José Mariano Benincá Beltrame (born 13 May 1957) is a Brazilian federal police commissioner and former Secretary of Security of Rio de Janeiro.

== Biography ==

Beltrame was born in Santa Maria, in a family of Italian descent. He graduated in Law from the Federal University of Santa Maria as well as Business and Public Administration from the Federal University of Rio Grande do Sul. He specialized in Strategic Intelligence at the Salgado de Oliveira University and the War College. He attended the Intelligence course of the National Secretary of Public Security and Police Intelligence Data Analysis, Guardian System programs.

=== Public life ===
Beltrame joined the Federal Police in 1981 as an agent, mainly in the area of narcotics repression He served in the intelligence sector, fighting organized crime in several states. He taught classes and lectures at the Postgraduate Course in Intelligence and Public Security at the Federal University of Mato Grosso.

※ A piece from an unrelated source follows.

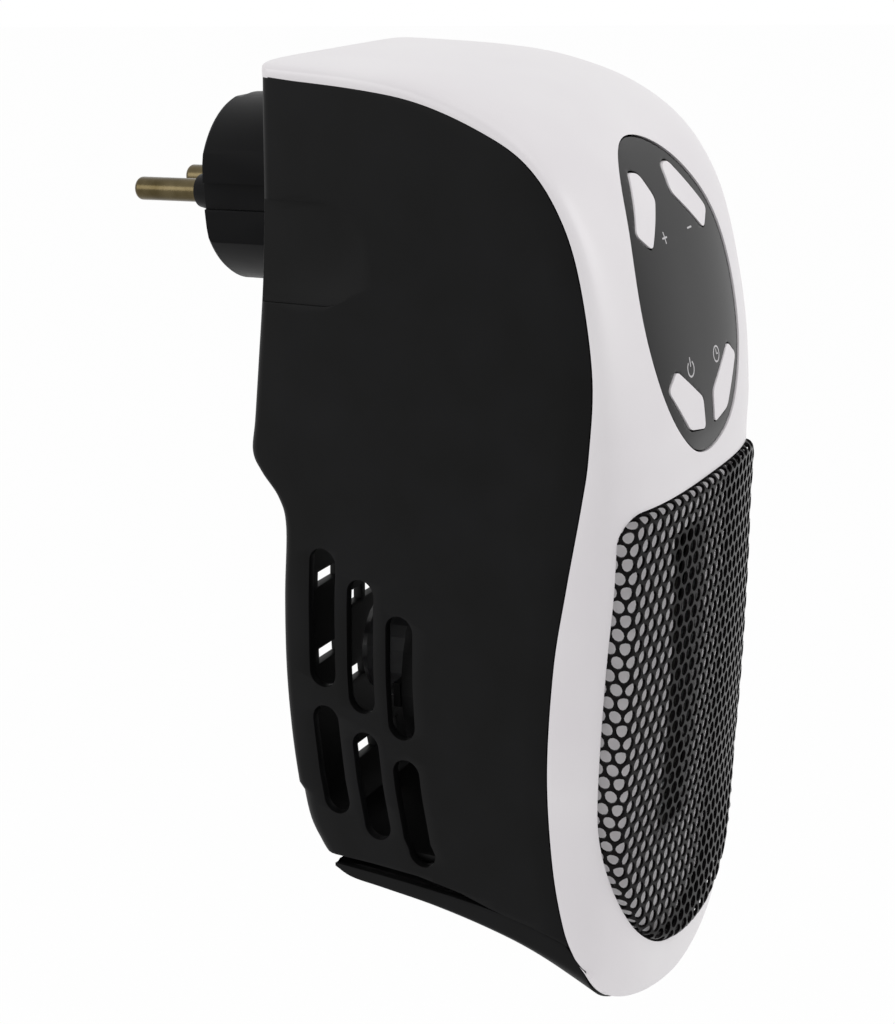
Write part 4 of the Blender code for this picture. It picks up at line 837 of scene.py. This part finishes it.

In the Rio de Janeiro Federal Police he served as Superintendence and he was the coordinator of Mission Support, head of the Intelligence Service and Interpol.

==== Projects ====
Beltrame was one of the creators of the Pacifying Police Unit, the UPPs, applied in the state of Rio de Janeiro and with possible expansion to the state of Pernambuco and others. In November 2010, he was one of the main articulators of the Vila Cruzeiro favela takeover operation and following the invasion to Complexo do Alemão at Rio de Janeiro, in 2007. In this operation, over 42 tonnes of cannabis, 330 kg of cocaine, crack, heavy weaponry, large amounts of ammunition, cars and motorcycles, as well as disruption in drug trafficking with the arrest of several drug trafficking chiefs.